What is to be transcribed is the run of lines opening with the one that has "rivet in fin_rivets()])" and closing with the one that has "in imported if", and only that run, exactly.

◆ ◆ ◆ ◆

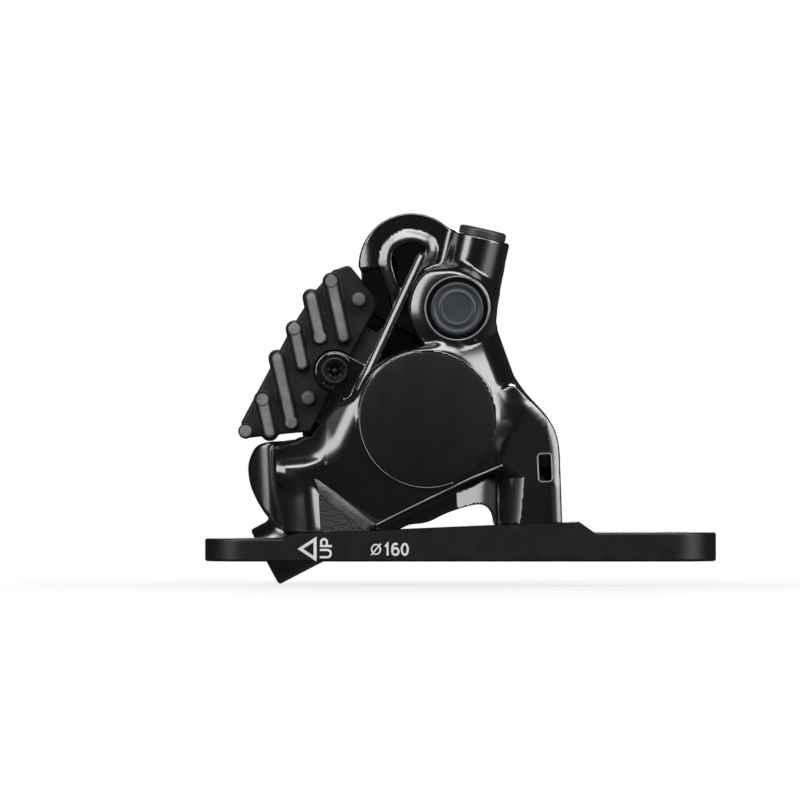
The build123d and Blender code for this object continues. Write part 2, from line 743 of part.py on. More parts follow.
def pad_spring():
    """A thin bent strip between the pads: a back round the axle's outer side and a leg on each plate."""
    gap = lining_back - running_gap
    legs_face = Rectangle(spring_back_reach - spring_foot_reach, spring_leg_width)
    middle = (spring_back_reach + spring_foot_reach) / 2
    back = Pos(spring_back_reach - spring_thickness / 2, 0) * Rectangle(
        spring_thickness, 2 * spring_half_length + spring_leg_width
    )
    solid = slab(pad_frame * back, -gap, gap)
    for side in (-spring_half_length, spring_half_length):
        leg = pad_frame * Pos(middle, side) * legs_face
        solid += slab(leg, gap - spring_thickness, gap)
        solid += slab(leg, -gap, spring_thickness - gap)
    return solid


def pad_axle():
    """The headed pin across the window that carries both pads."""
    tail = -lug_depth - snap_ring_thickness - axle_tail
    solid = rod(axle_x, axle_z, axle_radius, tail, lug_depth)
    head_face = lug_depth + axle_head_height
    head = rod(axle_x, axle_z, axle_head_radius, lug_depth, head_face)
    solid += head
    socket_floor = head_face - axle_socket_depth
    solid -= hexagon_bar(axle_x, axle_z, axle_socket_width, socket_floor, head_face + overrun)
    solid += rod(axle_x, axle_z, axle_pip_radius, socket_floor, head_face - axle_socket_depth / 2)
    ring = Pos(axle_x, axle_z) * (Circle(axle_radius + overrun) - Circle(snap_groove_radius))
    groove_near = -lug_depth - skin_gap - snap_ring_thickness - running_gap
    solid -= slab(ring, groove_near, -lug_depth - skin_gap + running_gap)
    return solid


def pad_axle_clip():
    """The open snap ring in the groove at the axle's tail."""
    face = Circle(snap_ring_radius) - Circle(snap_groove_radius + running_gap)
    mouth = Pos(snap_ring_radius, 0) * Rectangle(2 * snap_ring_radius, 2 * snap_groove_radius)
    face = Pos(axle_x, axle_z) * (face - mouth)
    near = -lug_depth - skin_gap - snap_ring_thickness
    return slab(face, near, near + snap_ring_thickness)


def bleed_valve_screw():
    """The socket screw that opens the bleed passage, with a neck for its seal."""
    far = valve_bore_end + valve_screw_length
    solid = rod(valve_x, valve_z, valve_bore_radius - running_gap, valve_bore_end + running_gap, far)
    neck = valve_bore_radius - valve_seal_section - running_gap
    ring = Pos(valve_x, valve_z) * (Circle(valve_bore_radius + overrun) - Circle(neck))
    near = valve_bore_end + valve_seal_section
    solid -= slab(ring, near, near + 2 * valve_seal_section)
    socket_floor = far - valve_socket_depth
    return solid - hexagon_bar(valve_x, valve_z, valve_socket_width, socket_floor, far + overrun)


def bleed_valve_seal():
    """The ring round the neck of the bleed screw."""
    section = (valve_seal_section - running_gap) / 2
    neck = valve_bore_radius - valve_seal_section - running_gap
    depth = valve_bore_end + 2 * valve_seal_section
    ring = Torus(neck + running_gap + section, section)
    return along(depth).location * Pos(valve_x, valve_z) * ring


def valve_dust_cap():
    """The ringed cap in the mouth of the valve's boss, with a plug that goes down its bore."""
    floor = valve_depth - valve_recess_depth
    front = floor + cap_flange_height
    solid = rod(valve_x, valve_z, cap_flange_radius, floor, front)
    ring = Pos(valve_x, valve_z) * (Circle(cap_groove_radius) - Circle(cap_groove_inner_radius))
    solid -= slab(ring, front - cap_groove_depth, front + overrun)
    dish = Pos(valve_x, valve_z) * Circle(cap_centre_radius)
    solid -= slab(dish, front - cap_groove_depth / 2, front + overrun)
    return solid + rod(valve_x, valve_z, valve_bore_radius - skin_gap, floor - cap_plug_length, floor)


def bleed_nipple():
    """The drilled nipple: thread, flange and stem, standing in the well of its boss."""
    seat = boss_length - nipple_well_depth + nipple_seal_height
    flange_top = seat + nipple_flange_height
    solid = bar(boss_foot, boss_direction, nipple_flange_radius, seat, flange_top)
    solid += bar(boss_foot, boss_direction, nipple_thread_radius, nipple_thread_end, seat)
    solid += bar(boss_foot, boss_direction, nipple_stem_radius, flange_top, flange_top + nipple_stem_length)
    return solid - bar(boss_foot, boss_direction, nipple_bore_radius, 0, boss_length + overrun)


def bleed_nipple_seal():
    """The washer under the nipple's flange."""
    well_floor = boss_length - nipple_well_depth
    top = well_floor + nipple_seal_height
    washer = bar(boss_foot, boss_direction, nipple_flange_radius, well_floor, top)
    return washer - bar(boss_foot, boss_direction, nipple_thread_radius + running_gap, 0, boss_length)


def bleed_nipple_cap():
    """The domed cap on the boss, with a skirt that goes down round the nipple's stem."""
    top = boss_length + nipple_cap_height
    solid = bar(boss_foot, boss_direction, nipple_cap_radius, boss_length, top)
    solid = fillet(solid.edges().sort_by(Axis.Z)[-1], nipple_cap_round)
    skirt_end = boss_length - nipple_skirt_length
    skirt = bar(boss_foot, boss_direction, nipple_well_radius - skin_gap, skirt_end, boss_length)
    return solid + (skirt - bar(boss_foot, boss_direction, nipple_skirt_radius, 0, boss_length))


def far_side(solid):
    """The same piece on the wheel's side of the rotor."""
    return mirror(solid, about=Plane.XZ)


def keep(name, *solids):
    """Sets pieces of the caliper in their place on the bracket, under one name."""
    placed = [caliper_seat * solid for solid in solids]
    pieces[name] = placed[0] if len(placed) == 1 else Compound(children=placed)


pieces["mount_bracket"] = mount_bracket()
keep("caliper_bolts", *caliper_bolts())
keep("outer_half", outer_half())
keep("inner_half", inner_half())
keep("body_bolts", *body_bolts())
keep("crossover_seal", crossover_seal())
keep("outer_piston", piston())
keep("inner_piston", far_side(piston()))
keep("outer_piston_seal", piston_seal())
keep("inner_piston_seal", far_side(piston_seal()))
keep("outer_pad_plate", pad_plate())
keep("inner_pad_plate", far_side(pad_plate()))
keep("outer_pad_friction", pad_friction())
keep("inner_pad_friction", far_side(pad_friction()))
keep("outer_pad_fin", pad_fin())
keep("inner_pad_fin", far_side(pad_fin()))
keep("outer_fin_rivets", *fin_rivets())
keep("inner_fin_rivets", *[far_side(rivet) for rivet in fin_rivets()])
keep("pad_spring", pad_spring())
keep("pad_axle", pad_axle())
keep("pad_axle_clip", pad_axle_clip())
keep("bleed_valve_screw", bleed_valve_screw())
keep("bleed_valve_seal", bleed_valve_seal())
keep("valve_dust_cap", valve_dust_cap())
keep("bleed_nipple", bleed_nipple())
keep("bleed_nipple_seal", bleed_nipple_seal())
keep("bleed_nipple_cap", bleed_nipple_cap())

for name, piece in pieces.items():
    export_step(piece, f"parts/{name}.step")
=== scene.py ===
"""The looks of a flat-mount disc brake caliper on its bracket.

Castings are worked out in the caliper's own frame, in millimetres: x along its base, z square to the
base, and depth away from the rotor's middle plane. The near casting's depth grows towards the viewer
and the far casting's towards the wheel. place() carries both into the frame's metres.
"""

import math

import bmesh
import bpy
import numpy as np
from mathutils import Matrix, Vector


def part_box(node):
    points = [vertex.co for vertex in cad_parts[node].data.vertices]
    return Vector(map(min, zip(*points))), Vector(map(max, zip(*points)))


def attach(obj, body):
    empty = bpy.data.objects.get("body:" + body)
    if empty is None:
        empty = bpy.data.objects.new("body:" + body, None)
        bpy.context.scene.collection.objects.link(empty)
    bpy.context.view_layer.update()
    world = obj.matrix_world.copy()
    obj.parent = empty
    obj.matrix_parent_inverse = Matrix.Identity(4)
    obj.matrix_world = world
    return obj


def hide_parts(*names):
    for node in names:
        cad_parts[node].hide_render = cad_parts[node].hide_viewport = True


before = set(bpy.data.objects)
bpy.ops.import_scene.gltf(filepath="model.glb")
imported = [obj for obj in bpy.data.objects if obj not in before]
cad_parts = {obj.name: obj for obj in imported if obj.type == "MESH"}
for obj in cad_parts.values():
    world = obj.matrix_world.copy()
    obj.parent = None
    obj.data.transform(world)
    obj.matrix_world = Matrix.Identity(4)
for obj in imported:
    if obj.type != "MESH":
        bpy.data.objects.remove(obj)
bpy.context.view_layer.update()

# The caliper's place on its bracket, in millimetres and degrees
seat_slope = math.radians(2.5)
caliper_x = -3.9
seat_height = 5.539
rotor_offset = 13.0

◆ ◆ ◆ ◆

» Reply to the task
keep("inner_fin_rivets", *[far_side(rivet) for rivet in fin_rivets()])
keep("pad_spring", pad_spring())
keep("pad_axle", pad_axle())
keep("pad_axle_clip", pad_axle_clip())
keep("bleed_valve_screw", bleed_valve_screw())
keep("bleed_valve_seal", bleed_valve_seal())
keep("valve_dust_cap", valve_dust_cap())
keep("bleed_nipple", bleed_nipple())
keep("bleed_nipple_seal", bleed_nipple_seal())
keep("bleed_nipple_cap", bleed_nipple_cap())

for name, piece in pieces.items():
    export_step(piece, f"parts/{name}.step")
=== scene.py ===
"""The looks of a flat-mount disc brake caliper on its bracket.

Castings are worked out in the caliper's own frame, in millimetres: x along its base, z square to the
base, and depth away from the rotor's middle plane. The near casting's depth grows towards the viewer
and the far casting's towards the wheel. place() carries both into the frame's metres.
"""

import math

import bmesh
import bpy
import numpy as np
from mathutils import Matrix, Vector


def part_box(node):
    points = [vertex.co for vertex in cad_parts[node].data.vertices]
    return Vector(map(min, zip(*points))), Vector(map(max, zip(*points)))


def attach(obj, body):
    empty = bpy.data.objects.get("body:" + body)
    if empty is None:
        empty = bpy.data.objects.new("body:" + body, None)
        bpy.context.scene.collection.objects.link(empty)
    bpy.context.view_layer.update()
    world = obj.matrix_world.copy()
    obj.parent = empty
    obj.matrix_parent_inverse = Matrix.Identity(4)
    obj.matrix_world = world
    return obj


def hide_parts(*names):
    for node in names:
        cad_parts[node].hide_render = cad_parts[node].hide_viewport = True


before = set(bpy.data.objects)
bpy.ops.import_scene.gltf(filepath="model.glb")
imported = [obj for obj in bpy.data.objects if obj not in before]
cad_parts = {obj.name: obj for obj in imported if obj.type == "MESH"}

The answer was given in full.